I designed and implemented a custom API bridge that positioned BigCommerce as the single source of truth while enabling selective, automated publishing to Michaels Marketplace. The system introduced controlled SKU selection, taxonomy translation, structured data validation, GTIN compliance handling, and incremental inventory synchronization. The architecture was designed as a scalable automation layer that could support future marketplace additions.
This phase established the architectural and operational framework for scalable marketplace integration. Through API analysis, constraint modeling, and system design, the integration strategy was defined to ensure compliance, reliability, and long-term extensibility beyond a single marketplace.
A blueprint was produced to visually represent the core microservice sequences and logic flows.
To support the custom microservice, I evaluated hosting environments based on security, scalability, cost efficiency, and compatibility with the system’s technical requirements. A cloud based Oracle infrastructure running a LAMP stack was selected, as it met all operational needs including secure API communication, scheduled job execution, environment isolation, and scalable resource allocation.
Two separate environments were configured, development and production, to ensure safe testing, controlled releases, and operational stability. The development environment allowed iterative testing of API logic, taxonomy mapping, and synchronization workflows without impacting live data. The production environment was configured for secure and reliable execution. Authentication handling, logging, and controlled access were implemented to maintain data integrity and long term system stability.
After enabling API access on both platforms, I began testing endpoints and payload structures using Postman to understand data behavior, validation rules, and required attributes. Early testing revealed that Michaels Marketplace enforces significantly stricter data validation rules than BigCommerce. Several required attributes in the Michaels API were either optional or not structured in the same way within BigCommerce.
Some missing data points could be addressed through controlled default values within the transformation layer. However, GTIN requirements presented a critical business constraint. Michaels requires a valid GTIN for every product, while many existing products in BigCommerce did not have this data populated. This was identified as a blocking issue, communicated to the client, and resolved at the business level through the acquisition and assignment of GTINs.
Further data analysis revealed a fundamental taxonomy mismatch. BigCommerce uses a tag based and flexible category structure, whereas Michaels relies on a strict hierarchical path based taxonomy. The two systems are not directly translatable in an automated all to all format without high failure rates.
To address this, I designed a controlled category mapping interface that limits the scope of Michaels categories eligible for automated matching. The automation considers only a predefined subset of categories, reducing ambiguity and improving matching accuracy. If the matching algorithm cannot determine a confident result, the SKU is flagged for human review rather than forcing an incorrect assignment. Since the initial rollout focuses exclusively on fabric SKUs, this constraint aligns with business scope while ensuring mapping reliability.
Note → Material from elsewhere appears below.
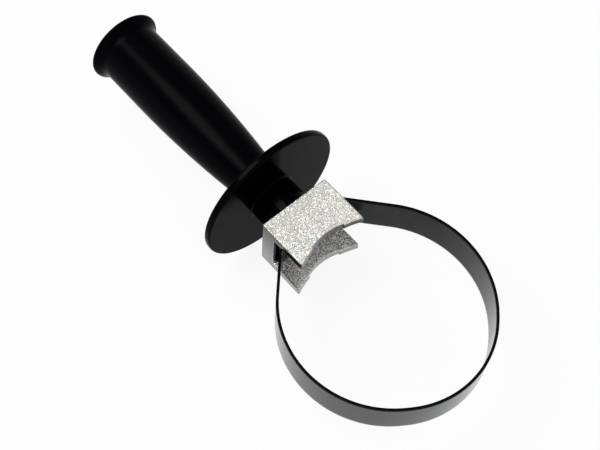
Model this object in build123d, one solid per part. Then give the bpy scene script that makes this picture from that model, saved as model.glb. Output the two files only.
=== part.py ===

To ensure the integration remained transparent and manageable, a system dashboard was implemented to provide visibility into automation activity and overall integration status. The dashboard presents high level metrics including total product counts, synchronized SKUs, and category distributions across both BigCommerce and Michaels. This allows stakeholders to quickly understand system scope and alignment without relying on manual API checks.
The automation layer includes structured logging for every major operation, including product data transformation, category matching, inventory updates, and API responses. Logs are organized by operation type, making it easier to trace validation issues, rejected payloads, or synchronization inconsistencies.
Automated log archiving mechanisms were implemented to preserve historical traceability while preventing unnecessary data accumulation. This ensures that past synchronization events remain accessible for analysis without impacting system performance.
System health indicators monitor synchronization cycles and API response behavior to detect anomalies such as rate limits, validation errors, or interrupted processes. This visibility framework ensures that automation remains observable, controlled, and auditable, supporting long term scalability.
Security was implemented as a core architectural principle. Communication between the microservice and both marketplaces is restricted to dedicated IP addresses, with traffic limited to explicitly whitelisted endpoints. No external access is permitted outside defined channels. API credentials are securely stored outside application logic, and all communication occurs over encrypted HTTPS connections. The administrative dashboard is protected by role based access control and two factor authentication, with login activity logged for traceability. Server level firewall rules and minimal service exposure reduce the attack surface, ensuring that product data, synchronization processes, and marketplace credentials remain secure.
A detailed analysis of performance metrics, operational efficiency gains, and channel growth outcomes will be published as the data set matures.